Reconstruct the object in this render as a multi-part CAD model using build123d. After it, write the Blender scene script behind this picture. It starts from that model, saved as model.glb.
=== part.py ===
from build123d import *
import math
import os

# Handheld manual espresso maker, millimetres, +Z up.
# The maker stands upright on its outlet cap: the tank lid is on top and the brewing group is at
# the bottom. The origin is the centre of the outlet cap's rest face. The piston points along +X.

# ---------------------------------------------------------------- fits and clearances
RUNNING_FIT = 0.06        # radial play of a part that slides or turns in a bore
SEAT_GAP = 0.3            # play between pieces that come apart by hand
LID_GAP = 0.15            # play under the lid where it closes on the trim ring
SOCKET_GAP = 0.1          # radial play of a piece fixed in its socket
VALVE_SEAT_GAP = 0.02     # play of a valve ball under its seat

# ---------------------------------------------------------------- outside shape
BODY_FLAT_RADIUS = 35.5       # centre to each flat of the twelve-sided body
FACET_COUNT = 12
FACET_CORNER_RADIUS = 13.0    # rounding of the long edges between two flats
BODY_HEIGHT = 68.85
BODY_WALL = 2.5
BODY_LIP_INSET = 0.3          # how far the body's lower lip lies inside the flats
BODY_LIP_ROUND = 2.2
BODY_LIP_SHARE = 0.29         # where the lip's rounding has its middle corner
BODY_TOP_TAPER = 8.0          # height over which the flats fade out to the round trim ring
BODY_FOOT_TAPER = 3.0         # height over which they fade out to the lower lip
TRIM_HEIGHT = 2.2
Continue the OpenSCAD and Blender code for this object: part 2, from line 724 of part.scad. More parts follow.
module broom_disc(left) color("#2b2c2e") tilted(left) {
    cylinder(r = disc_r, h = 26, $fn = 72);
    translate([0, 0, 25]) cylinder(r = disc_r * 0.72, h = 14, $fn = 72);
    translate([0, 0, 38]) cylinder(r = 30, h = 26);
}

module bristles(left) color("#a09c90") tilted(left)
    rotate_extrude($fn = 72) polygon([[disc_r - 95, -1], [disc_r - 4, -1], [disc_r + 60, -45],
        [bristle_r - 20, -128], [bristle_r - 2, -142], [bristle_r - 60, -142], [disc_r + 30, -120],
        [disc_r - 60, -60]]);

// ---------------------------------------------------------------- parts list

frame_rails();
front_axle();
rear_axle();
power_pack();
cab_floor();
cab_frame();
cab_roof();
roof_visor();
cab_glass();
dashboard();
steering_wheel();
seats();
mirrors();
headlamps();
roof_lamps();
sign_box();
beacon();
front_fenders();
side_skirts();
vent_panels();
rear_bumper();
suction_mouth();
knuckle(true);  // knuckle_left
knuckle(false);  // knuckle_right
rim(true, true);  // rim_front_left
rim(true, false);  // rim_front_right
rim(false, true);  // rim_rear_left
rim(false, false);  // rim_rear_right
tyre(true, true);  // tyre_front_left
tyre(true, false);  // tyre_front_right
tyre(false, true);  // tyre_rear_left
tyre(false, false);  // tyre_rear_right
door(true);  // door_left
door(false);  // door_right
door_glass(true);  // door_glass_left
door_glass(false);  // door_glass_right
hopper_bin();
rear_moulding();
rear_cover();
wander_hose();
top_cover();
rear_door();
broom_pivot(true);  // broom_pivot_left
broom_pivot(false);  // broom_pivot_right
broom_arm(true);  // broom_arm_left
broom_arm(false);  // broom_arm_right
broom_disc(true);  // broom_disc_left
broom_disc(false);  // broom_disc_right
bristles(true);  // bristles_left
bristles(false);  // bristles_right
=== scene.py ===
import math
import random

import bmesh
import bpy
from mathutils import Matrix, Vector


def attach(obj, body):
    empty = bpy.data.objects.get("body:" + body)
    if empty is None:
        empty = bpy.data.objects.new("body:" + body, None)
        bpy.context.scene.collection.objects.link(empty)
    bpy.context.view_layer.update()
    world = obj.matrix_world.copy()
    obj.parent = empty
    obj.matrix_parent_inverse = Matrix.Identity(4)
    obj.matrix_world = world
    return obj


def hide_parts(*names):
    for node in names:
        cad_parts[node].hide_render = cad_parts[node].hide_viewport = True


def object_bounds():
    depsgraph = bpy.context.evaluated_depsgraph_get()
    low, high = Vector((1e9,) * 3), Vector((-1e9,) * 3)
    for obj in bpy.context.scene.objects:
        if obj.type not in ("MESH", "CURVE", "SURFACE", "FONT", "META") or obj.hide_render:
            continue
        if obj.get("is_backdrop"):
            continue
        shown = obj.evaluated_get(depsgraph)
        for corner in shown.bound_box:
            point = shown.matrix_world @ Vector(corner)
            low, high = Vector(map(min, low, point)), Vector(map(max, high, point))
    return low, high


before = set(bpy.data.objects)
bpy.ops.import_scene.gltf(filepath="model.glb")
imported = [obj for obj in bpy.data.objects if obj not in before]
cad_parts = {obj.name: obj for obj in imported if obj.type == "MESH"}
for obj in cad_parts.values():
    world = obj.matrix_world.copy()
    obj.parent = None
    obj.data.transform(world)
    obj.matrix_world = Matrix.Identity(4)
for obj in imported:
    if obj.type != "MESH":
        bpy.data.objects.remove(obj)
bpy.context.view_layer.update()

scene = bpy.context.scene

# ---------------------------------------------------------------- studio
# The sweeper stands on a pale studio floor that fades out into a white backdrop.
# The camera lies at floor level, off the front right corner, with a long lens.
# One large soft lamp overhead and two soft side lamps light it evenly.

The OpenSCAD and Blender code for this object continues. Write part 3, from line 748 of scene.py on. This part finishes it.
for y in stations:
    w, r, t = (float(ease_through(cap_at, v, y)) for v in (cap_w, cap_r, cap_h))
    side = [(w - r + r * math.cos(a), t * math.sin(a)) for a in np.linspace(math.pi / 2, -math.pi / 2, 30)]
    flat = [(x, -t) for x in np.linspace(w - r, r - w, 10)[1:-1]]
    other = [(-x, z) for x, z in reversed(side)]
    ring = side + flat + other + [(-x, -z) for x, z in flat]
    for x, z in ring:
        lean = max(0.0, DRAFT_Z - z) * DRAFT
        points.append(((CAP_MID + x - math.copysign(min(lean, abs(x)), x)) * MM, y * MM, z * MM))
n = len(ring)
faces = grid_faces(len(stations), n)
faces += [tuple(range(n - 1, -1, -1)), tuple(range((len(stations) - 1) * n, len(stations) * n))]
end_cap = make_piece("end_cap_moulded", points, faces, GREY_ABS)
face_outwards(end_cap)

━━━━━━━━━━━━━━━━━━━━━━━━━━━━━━

Your task is to return the full listing exactly as it was given.

● Solution for this problem:
Reconstruct the object in this render as a multi-part CAD model using build123d. After it, write the Blender scene script behind this picture. It starts from that model, saved as model.glb.
=== part.py ===
from build123d import *
import math
import os

# Handheld manual espresso maker, millimetres, +Z up.
# The maker stands upright on its outlet cap: the tank lid is on top and the brewing group is at
# the bottom. The origin is the centre of the outlet cap's rest face. The piston points along +X.

# ---------------------------------------------------------------- fits and clearances
RUNNING_FIT = 0.06        # radial play of a part that slides or turns in a bore
SEAT_GAP = 0.3            # play between pieces that come apart by hand
LID_GAP = 0.15            # play under the lid where it closes on the trim ring
SOCKET_GAP = 0.1          # radial play of a piece fixed in its socket
VALVE_SEAT_GAP = 0.02     # play of a valve ball under its seat

# ---------------------------------------------------------------- outside shape
BODY_FLAT_RADIUS = 35.5       # centre to each flat of the twelve-sided body
FACET_COUNT = 12
FACET_CORNER_RADIUS = 13.0    # rounding of the long edges between two flats
BODY_HEIGHT = 68.85
BODY_WALL = 2.5
BODY_LIP_INSET = 0.3          # how far the body's lower lip lies inside the flats
BODY_LIP_ROUND = 2.2
BODY_LIP_SHARE = 0.29         # where the lip's rounding has its middle corner
BODY_TOP_TAPER = 8.0          # height over which the flats fade out to the round trim ring
BODY_FOOT_TAPER = 3.0         # height over which they fade out to the lower lip
TRIM_HEIGHT = 2.2
Continue the OpenSCAD and Blender code for this object: part 2, from line 724 of part.scad. More parts follow.
module broom_disc(left) color("#2b2c2e") tilted(left) {
    cylinder(r = disc_r, h = 26, $fn = 72);
    translate([0, 0, 25]) cylinder(r = disc_r * 0.72, h = 14, $fn = 72);
    translate([0, 0, 38]) cylinder(r = 30, h = 26);
}

module bristles(left) color("#a09c90") tilted(left)
    rotate_extrude($fn = 72) polygon([[disc_r - 95, -1], [disc_r - 4, -1], [disc_r + 60, -45],
        [bristle_r - 20, -128], [bristle_r - 2, -142], [bristle_r - 60, -142], [disc_r + 30, -120],
        [disc_r - 60, -60]]);

// ---------------------------------------------------------------- parts list

frame_rails();
front_axle();
rear_axle();
power_pack();
cab_floor();
cab_frame();
cab_roof();
roof_visor();
cab_glass();
dashboard();
steering_wheel();
seats();
mirrors();
headlamps();
roof_lamps();
sign_box();
beacon();
front_fenders();
side_skirts();
vent_panels();
rear_bumper();
suction_mouth();
knuckle(true);  // knuckle_left
knuckle(false);  // knuckle_right
rim(true, true);  // rim_front_left
rim(true, false);  // rim_front_right
rim(false, true);  // rim_rear_left
rim(false, false);  // rim_rear_right
tyre(true, true);  // tyre_front_left
tyre(true, false);  // tyre_front_right
tyre(false, true);  // tyre_rear_left
tyre(false, false);  // tyre_rear_right
door(true);  // door_left
door(false);  // door_right
door_glass(true);  // door_glass_left
door_glass(false);  // door_glass_right
hopper_bin();
rear_moulding();
rear_cover();
wander_hose();
top_cover();
rear_door();
broom_pivot(true);  // broom_pivot_left
broom_pivot(false);  // broom_pivot_right
broom_arm(true);  // broom_arm_left
broom_arm(false);  // broom_arm_right
broom_disc(true);  // broom_disc_left
broom_disc(false);  // broom_disc_right
bristles(true);  // bristles_left
bristles(false);  // bristles_right
=== scene.py ===
import math
import random

import bmesh
import bpy
from mathutils import Matrix, Vector


def attach(obj, body):
    empty = bpy.data.objects.get("body:" + body)
    if empty is None:
        empty = bpy.data.objects.new("body:" + body, None)
        bpy.context.scene.collection.objects.link(empty)
    bpy.context.view_layer.update()
    world = obj.matrix_world.copy()
    obj.parent = empty
    obj.matrix_parent_inverse = Matrix.Identity(4)
    obj.matrix_world = world
    return obj


def hide_parts(*names):
    for node in names:
        cad_parts[node].hide_render = cad_parts[node].hide_viewport = True


def object_bounds():
    depsgraph = bpy.context.evaluated_depsgraph_get()
    low, high = Vector((1e9,) * 3), Vector((-1e9,) * 3)
    for obj in bpy.context.scene.objects:
        if obj.type not in ("MESH", "CURVE", "SURFACE", "FONT", "META") or obj.hide_render:
            continue
        if obj.get("is_backdrop"):
            continue
        shown = obj.evaluated_get(depsgraph)
        for corner in shown.bound_box:
            point = shown.matrix_world @ Vector(corner)
            low, high = Vector(map(min, low, point)), Vector(map(max, high, point))
    return low, high


before = set(bpy.data.objects)
bpy.ops.import_scene.gltf(filepath="model.glb")
imported = [obj for obj in bpy.data.objects if obj not in before]
cad_parts = {obj.name: obj for obj in imported if obj.type == "MESH"}
for obj in cad_parts.values():
    world = obj.matrix_world.copy()
    obj.parent = None
    obj.data.transform(world)
    obj.matrix_world = Matrix.Identity(4)
for obj in imported:
    if obj.type != "MESH":
        bpy.data.objects.remove(obj)
bpy.context.view_layer.update()

scene = bpy.context.scene

# ---------------------------------------------------------------- studio
# The sweeper stands on a pale studio floor that fades out into a white backdrop.
# The camera lies at floor level, off the front right corner, with a long lens.
# One large soft lamp overhead and two soft side lamps light it evenly.

The OpenSCAD and Blender code for this object continues. Write part 3, from line 748 of scene.py on. This part finishes it.
for y in stations:
    w, r, t = (float(ease_through(cap_at, v, y)) for v in (cap_w, cap_r, cap_h))
    side = [(w - r + r * math.cos(a), t * math.sin(a)) for a in np.linspace(math.pi / 2, -math.pi / 2, 30)]
    flat = [(x, -t) for x in np.linspace(w - r, r - w, 10)[1:-1]]
    other = [(-x, z) for x, z in reversed(side)]
    ring = side + flat + other + [(-x, -z) for x, z in flat]
    for x, z in ring:
        lean = max(0.0, DRAFT_Z - z) * DRAFT
        points.append(((CAP_MID + x - math.copysign(min(lean, abs(x)), x)) * MM, y * MM, z * MM))
n = len(ring)
faces = grid_faces(len(stations), n)
faces += [tuple(range(n - 1, -1, -1)), tuple(range((len(stations) - 1) * n, len(stations) * n))]
end_cap = make_piece("end_cap_moulded", points, faces, GREY_ABS)
face_outwards(end_cap)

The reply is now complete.